%%

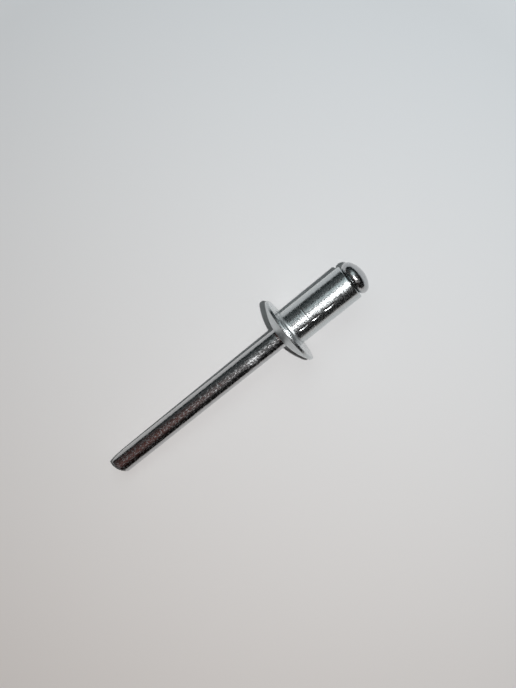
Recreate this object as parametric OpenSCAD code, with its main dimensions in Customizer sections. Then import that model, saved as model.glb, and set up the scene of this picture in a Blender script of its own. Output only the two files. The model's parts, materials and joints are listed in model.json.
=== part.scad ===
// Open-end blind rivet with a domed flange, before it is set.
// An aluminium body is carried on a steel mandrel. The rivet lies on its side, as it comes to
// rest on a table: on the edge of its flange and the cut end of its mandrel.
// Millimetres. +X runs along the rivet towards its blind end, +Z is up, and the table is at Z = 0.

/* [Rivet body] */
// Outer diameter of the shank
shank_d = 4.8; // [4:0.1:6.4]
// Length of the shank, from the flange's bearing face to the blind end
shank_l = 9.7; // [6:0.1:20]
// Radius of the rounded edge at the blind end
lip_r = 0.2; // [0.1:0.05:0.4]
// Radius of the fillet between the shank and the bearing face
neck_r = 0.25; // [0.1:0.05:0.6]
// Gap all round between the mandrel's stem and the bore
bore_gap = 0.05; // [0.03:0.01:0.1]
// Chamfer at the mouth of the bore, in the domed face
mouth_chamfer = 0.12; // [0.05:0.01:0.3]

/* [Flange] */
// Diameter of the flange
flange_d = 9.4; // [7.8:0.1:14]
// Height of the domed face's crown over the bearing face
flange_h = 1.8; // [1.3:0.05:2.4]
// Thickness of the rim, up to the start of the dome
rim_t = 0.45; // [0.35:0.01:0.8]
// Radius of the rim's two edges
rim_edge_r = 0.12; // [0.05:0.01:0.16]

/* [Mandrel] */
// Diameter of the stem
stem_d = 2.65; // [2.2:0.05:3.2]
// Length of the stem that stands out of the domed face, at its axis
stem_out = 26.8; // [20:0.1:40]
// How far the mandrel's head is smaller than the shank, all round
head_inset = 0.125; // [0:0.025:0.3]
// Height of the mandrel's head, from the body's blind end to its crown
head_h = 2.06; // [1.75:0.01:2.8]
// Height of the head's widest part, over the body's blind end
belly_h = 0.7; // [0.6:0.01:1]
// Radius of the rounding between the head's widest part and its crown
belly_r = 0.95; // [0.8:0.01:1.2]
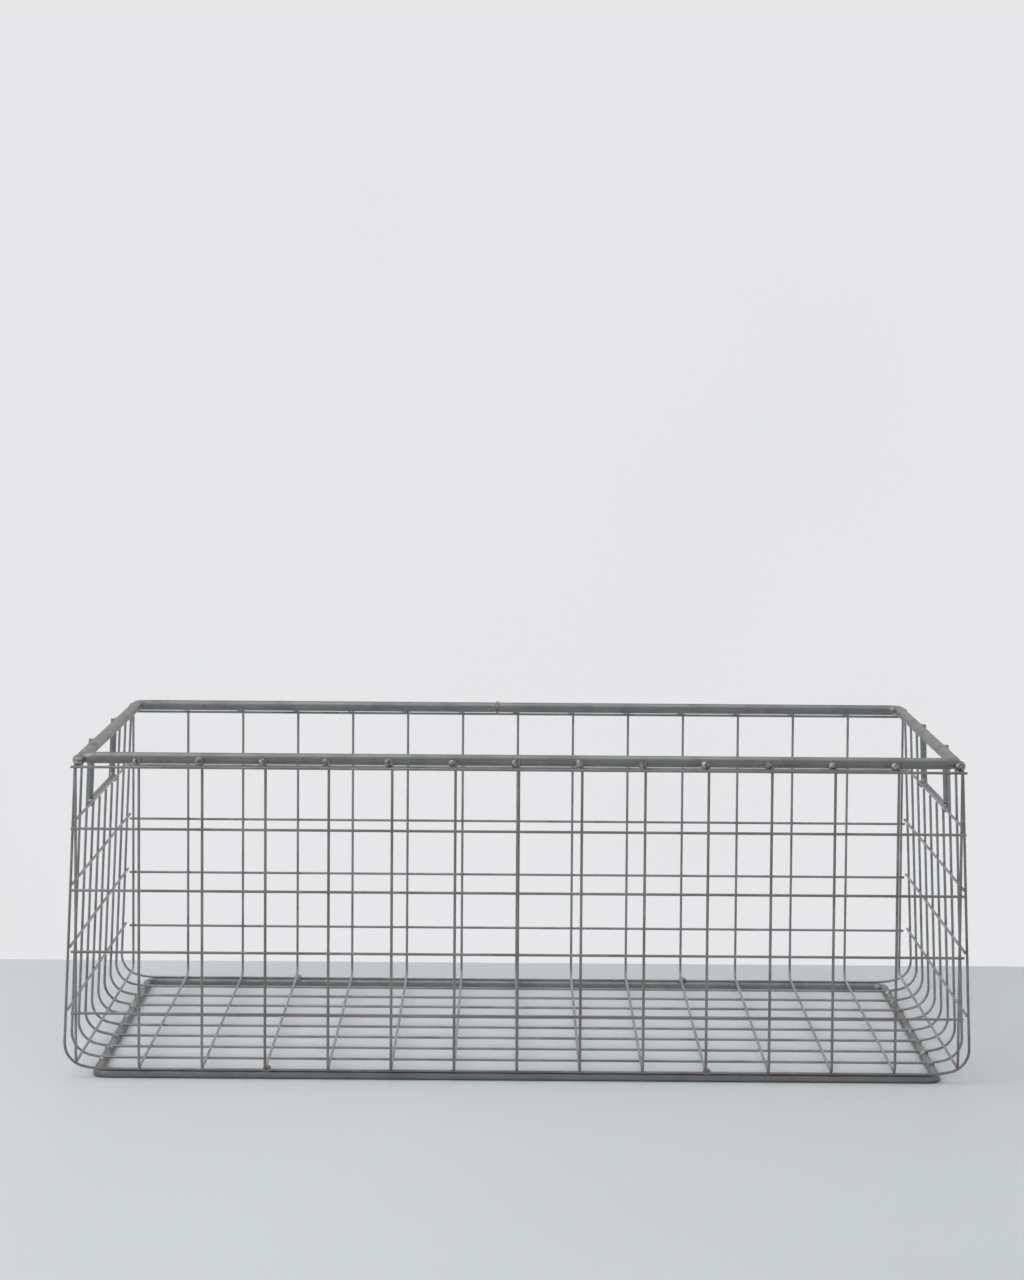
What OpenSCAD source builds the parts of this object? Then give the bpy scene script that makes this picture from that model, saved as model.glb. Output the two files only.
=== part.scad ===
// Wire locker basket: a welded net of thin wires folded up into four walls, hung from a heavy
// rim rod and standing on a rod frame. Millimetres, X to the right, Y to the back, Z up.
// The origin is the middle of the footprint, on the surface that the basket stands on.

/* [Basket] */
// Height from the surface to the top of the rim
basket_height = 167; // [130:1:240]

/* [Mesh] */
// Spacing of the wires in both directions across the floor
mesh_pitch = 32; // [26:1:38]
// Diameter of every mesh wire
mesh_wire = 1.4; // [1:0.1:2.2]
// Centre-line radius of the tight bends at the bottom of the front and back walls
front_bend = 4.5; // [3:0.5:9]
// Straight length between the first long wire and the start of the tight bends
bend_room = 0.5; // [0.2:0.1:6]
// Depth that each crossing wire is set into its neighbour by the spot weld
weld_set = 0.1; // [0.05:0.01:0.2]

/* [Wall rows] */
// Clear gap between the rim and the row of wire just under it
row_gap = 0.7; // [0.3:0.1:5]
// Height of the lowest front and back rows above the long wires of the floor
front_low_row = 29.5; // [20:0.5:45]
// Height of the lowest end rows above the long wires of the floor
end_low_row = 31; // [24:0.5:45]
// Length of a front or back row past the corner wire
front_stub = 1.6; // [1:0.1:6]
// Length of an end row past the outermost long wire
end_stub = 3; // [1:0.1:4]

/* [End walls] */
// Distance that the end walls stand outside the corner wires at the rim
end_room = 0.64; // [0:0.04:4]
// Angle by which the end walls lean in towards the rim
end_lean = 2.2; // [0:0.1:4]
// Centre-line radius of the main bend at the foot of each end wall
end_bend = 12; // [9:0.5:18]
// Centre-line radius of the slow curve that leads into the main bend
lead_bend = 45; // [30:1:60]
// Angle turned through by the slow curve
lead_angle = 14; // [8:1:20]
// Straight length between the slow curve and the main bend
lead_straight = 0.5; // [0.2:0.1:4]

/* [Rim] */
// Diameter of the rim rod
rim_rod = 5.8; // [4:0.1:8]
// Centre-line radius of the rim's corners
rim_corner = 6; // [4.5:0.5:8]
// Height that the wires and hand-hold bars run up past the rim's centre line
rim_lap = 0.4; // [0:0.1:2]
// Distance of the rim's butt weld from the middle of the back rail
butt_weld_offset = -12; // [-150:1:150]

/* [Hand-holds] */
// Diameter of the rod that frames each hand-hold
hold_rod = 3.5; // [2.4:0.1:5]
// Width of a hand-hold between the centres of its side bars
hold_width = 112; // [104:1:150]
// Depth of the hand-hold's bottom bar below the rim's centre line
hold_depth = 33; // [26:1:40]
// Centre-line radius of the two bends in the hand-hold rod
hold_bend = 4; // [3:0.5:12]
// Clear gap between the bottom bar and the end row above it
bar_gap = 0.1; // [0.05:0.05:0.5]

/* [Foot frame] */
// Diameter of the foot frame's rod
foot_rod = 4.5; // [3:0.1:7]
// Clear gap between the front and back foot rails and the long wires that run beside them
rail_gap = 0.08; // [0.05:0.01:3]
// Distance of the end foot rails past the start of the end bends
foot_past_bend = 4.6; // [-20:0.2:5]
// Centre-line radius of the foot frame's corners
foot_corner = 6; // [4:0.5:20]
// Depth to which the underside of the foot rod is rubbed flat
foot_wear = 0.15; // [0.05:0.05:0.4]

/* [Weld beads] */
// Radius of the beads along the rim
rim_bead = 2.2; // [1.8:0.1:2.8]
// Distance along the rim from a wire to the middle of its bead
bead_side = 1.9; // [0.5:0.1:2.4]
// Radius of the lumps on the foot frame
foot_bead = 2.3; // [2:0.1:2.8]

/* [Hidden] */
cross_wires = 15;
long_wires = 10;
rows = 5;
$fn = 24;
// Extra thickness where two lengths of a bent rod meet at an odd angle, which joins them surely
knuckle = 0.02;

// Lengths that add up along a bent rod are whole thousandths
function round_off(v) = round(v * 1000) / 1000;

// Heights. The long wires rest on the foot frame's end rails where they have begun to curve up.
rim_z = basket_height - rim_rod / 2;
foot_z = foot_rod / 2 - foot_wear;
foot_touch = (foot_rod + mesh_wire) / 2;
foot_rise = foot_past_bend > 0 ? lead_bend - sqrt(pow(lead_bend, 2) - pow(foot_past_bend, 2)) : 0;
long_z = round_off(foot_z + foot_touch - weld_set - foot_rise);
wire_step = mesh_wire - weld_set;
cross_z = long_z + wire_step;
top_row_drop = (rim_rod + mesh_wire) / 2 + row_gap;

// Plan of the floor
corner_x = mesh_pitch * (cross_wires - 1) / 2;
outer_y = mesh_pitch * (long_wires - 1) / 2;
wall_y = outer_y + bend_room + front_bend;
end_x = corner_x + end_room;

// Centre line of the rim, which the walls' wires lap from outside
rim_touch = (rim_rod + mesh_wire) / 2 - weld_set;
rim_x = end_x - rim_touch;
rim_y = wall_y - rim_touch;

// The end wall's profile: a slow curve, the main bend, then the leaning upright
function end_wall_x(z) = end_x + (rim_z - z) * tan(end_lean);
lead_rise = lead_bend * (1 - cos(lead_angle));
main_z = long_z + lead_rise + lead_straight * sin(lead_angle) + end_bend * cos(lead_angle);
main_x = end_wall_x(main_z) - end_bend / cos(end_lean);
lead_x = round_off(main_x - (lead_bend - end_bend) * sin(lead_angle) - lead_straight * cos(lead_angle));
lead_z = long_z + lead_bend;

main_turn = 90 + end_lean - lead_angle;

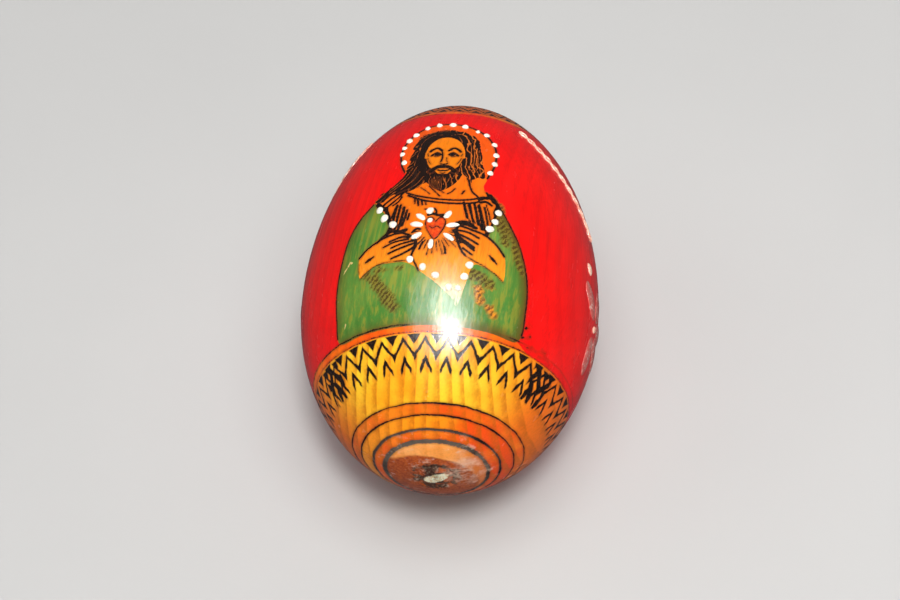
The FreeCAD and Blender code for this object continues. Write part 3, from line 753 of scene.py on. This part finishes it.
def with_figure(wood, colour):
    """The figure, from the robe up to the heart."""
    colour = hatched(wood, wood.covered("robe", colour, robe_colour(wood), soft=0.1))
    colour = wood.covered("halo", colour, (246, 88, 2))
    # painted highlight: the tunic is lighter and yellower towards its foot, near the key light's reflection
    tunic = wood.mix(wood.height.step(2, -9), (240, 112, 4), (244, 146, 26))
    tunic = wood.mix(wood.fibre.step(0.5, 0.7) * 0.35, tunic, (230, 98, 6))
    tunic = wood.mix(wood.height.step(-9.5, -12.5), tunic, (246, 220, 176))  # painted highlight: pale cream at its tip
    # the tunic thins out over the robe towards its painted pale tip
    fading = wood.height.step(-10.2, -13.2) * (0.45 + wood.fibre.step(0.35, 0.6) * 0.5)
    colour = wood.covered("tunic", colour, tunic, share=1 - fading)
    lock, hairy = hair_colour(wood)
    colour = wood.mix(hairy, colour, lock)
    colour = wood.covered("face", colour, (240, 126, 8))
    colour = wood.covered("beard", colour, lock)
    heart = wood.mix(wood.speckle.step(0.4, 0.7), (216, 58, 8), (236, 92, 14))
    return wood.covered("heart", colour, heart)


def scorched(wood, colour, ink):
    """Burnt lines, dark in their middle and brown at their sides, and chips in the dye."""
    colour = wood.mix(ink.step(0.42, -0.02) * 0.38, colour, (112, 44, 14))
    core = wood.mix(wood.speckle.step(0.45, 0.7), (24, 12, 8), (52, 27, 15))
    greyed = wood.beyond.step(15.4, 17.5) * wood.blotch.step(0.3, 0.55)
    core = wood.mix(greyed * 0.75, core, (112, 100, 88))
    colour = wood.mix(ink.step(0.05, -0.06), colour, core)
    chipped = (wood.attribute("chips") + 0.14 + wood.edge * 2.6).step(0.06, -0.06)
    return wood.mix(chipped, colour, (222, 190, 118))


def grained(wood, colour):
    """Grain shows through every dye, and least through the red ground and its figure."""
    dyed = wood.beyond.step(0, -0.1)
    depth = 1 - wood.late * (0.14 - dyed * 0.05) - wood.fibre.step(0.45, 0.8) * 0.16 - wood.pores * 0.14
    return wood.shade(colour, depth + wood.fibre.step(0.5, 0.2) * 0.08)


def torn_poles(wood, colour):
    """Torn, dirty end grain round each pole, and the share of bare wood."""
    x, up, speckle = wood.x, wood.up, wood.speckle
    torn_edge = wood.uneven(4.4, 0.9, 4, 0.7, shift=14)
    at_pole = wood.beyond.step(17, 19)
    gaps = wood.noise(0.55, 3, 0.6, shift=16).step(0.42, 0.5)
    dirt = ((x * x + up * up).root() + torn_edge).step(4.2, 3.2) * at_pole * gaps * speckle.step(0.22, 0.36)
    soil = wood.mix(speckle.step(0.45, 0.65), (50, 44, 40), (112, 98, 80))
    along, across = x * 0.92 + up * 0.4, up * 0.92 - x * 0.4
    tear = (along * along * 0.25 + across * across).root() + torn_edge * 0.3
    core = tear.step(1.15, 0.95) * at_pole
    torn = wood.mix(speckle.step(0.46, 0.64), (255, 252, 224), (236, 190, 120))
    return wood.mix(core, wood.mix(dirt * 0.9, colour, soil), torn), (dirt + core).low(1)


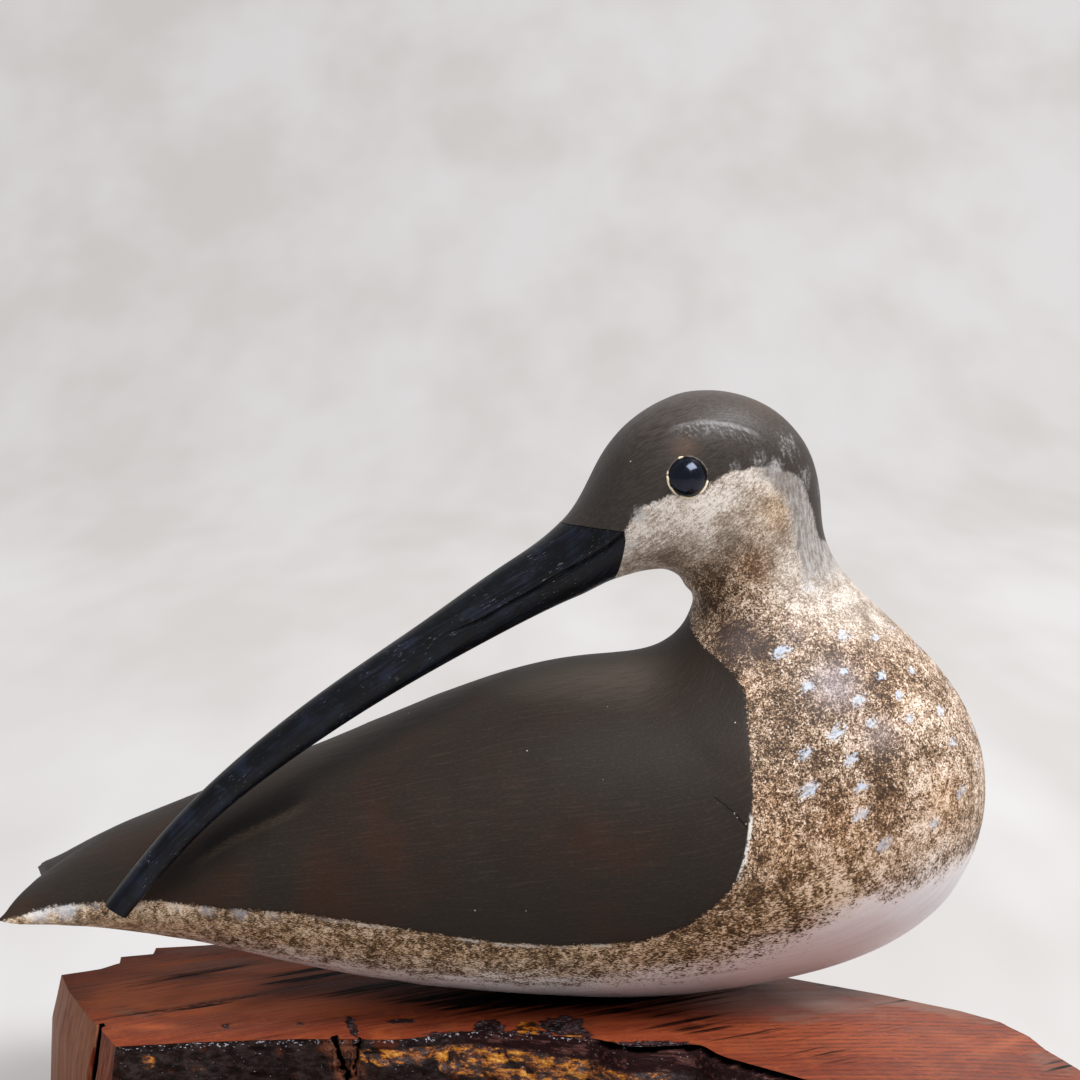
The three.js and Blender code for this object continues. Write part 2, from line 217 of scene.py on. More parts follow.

%%

▸ **To do**: Extract the first line above and each line after it up to and including the one with "is at Z = 0.", please, exactly and with nothing else.

▸ **Final result**:
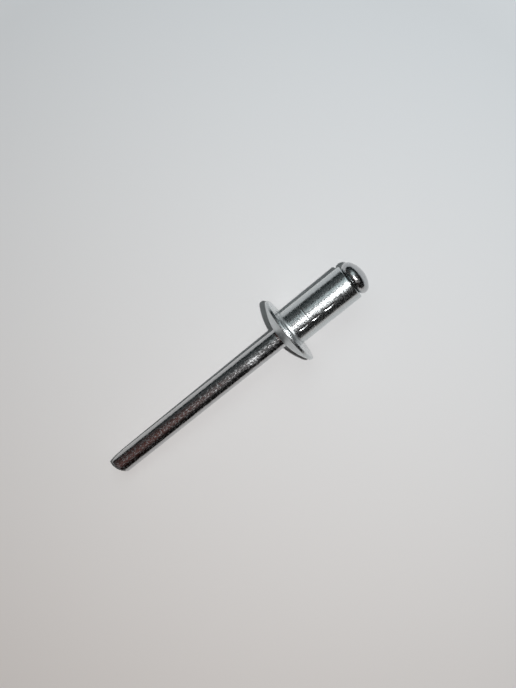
Recreate this object as parametric OpenSCAD code, with its main dimensions in Customizer sections. Then import that model, saved as model.glb, and set up the scene of this picture in a Blender script of its own. Output only the two files. The model's parts, materials and joints are listed in model.json.
=== part.scad ===
// Open-end blind rivet with a domed flange, before it is set.
// An aluminium body is carried on a steel mandrel. The rivet lies on its side, as it comes to
// rest on a table: on the edge of its flange and the cut end of its mandrel.
// Millimetres. +X runs along the rivet towards its blind end, +Z is up, and the table is at Z = 0.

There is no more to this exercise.